C. Ineffectiveness claim with respect to Bard's direct appeal
Finally, Bard argues that his appellate counsel, Attorney Ulrich, rendered ineffective assistance because the appellate challenge to Bard's sentence should have included "a list of similarly situated defendants and their related sentences." (Doc. 194, p. 17.) This claim also fails.

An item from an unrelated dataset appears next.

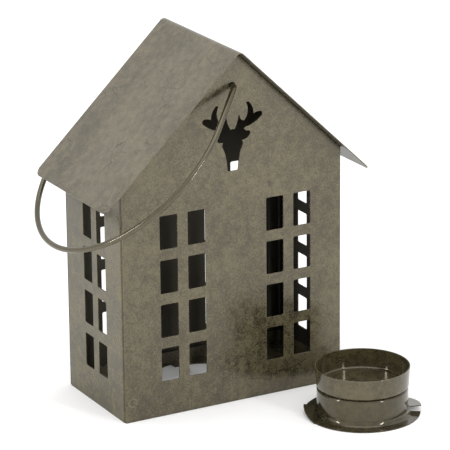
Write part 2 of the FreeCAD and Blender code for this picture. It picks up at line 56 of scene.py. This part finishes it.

On appeal, Attorney Ulrich argued that the sentencing court failed to meaningfully consider the need to avoid unwarranted sentencing disparity under 18 U.S.C. § 3553(a)(6). See Br. of Appellant, Bard, 625 F. App'x (No. 14-3605), 2014 WL 7036131, *60-62; Reply Br. of Appellant, Bard, 625 F. App'x 57 (No. 14-3605), 2015 WL 2193658, *10-11. In doing so, Attorney Ulrich directed the Third Circuit to Bard's sentencing memorandum, which "included cases in which courts had imposed downward variances for first time offenders who committed economic crimes with comparable loss amounts." Br. of Appellant, 2014 WL 7036131, *60; (see also Doc. 130, pp. 23-25). Bard claims that Attorney Ulrich should have instead provided the Third Circuit a "more detailed comparison," including "a list of cases of similarly situated defendants and their related sentences." (Doc. 194, p. 17.) He does not, however, provide a list of similarly situated defendants, and mere speculation that such a list could be compiled is not enough to establish deficient performance. Moreover, Attorney Ulrich was constrained to rely only on the list presented as sentencing rather than on a hypothetical new list, as "a defendant cannot complain on appeal that [his] sentence should have been reduced based on § 3553(a) factors that were never brought to the attention of the district court." United States v. Filipiak, 466 F.3d 582, 584 (7th Cir. 2006).
To the extent that Attorney Ulrich could have presented a new list of similarly situated defendants, Bard cannot establish prejudice. The Third Circuit rejected Bard's argument based on the list presented at sentencing because § 3553(a)(6) "only requires the court to consider 'sentence disparities' among defendants who are similarly situated in all relevant respects." 625 F. App'x at 60; see United States v. Vargas, 477 F.3d 94, 100 (3d Cir. 2007) (explaining that the "burden [is] on the defendant to demonstrate similarity by showing that other defendants' circumstances exactly paralleled his") (citations and quotations omitted), abrogated on other grounds by United States v. Arrelucea-Zamudio, 581 F.3d 142, 169 (3d Cir. 2009)). The list Bard now proposes—defendants with "losses less than $5 million, who cooperated by giving a proffer, without any other aggravating factors," (Doc. 194, p. 17,) also would have failed to meet the Third Circuit's standard. Defendants satisfying those criteria would not necessarily be similarly situated in all respects, and even more, Bard himself does not satisfy those criteria. As this court previously found, the amount of loss exceeded $5 million (Doc. 139, at 8:20-9:3); Bard proffered but provided a fabricated email during the interview (id. at 11:17-25); and the court identified other factors that qualified as aggravating, such as the number of victims and obstruction of justice (id. at 46:7-47:5).
For these reasons, Bard has failed to establish that Attorney Ulrich was incompetent before the Third Circuit.
IV. Conclusion
For the foregoing reasons, the petition filed pursuant to 28 U.S.C. § 2255 will be dismissed with prejudice.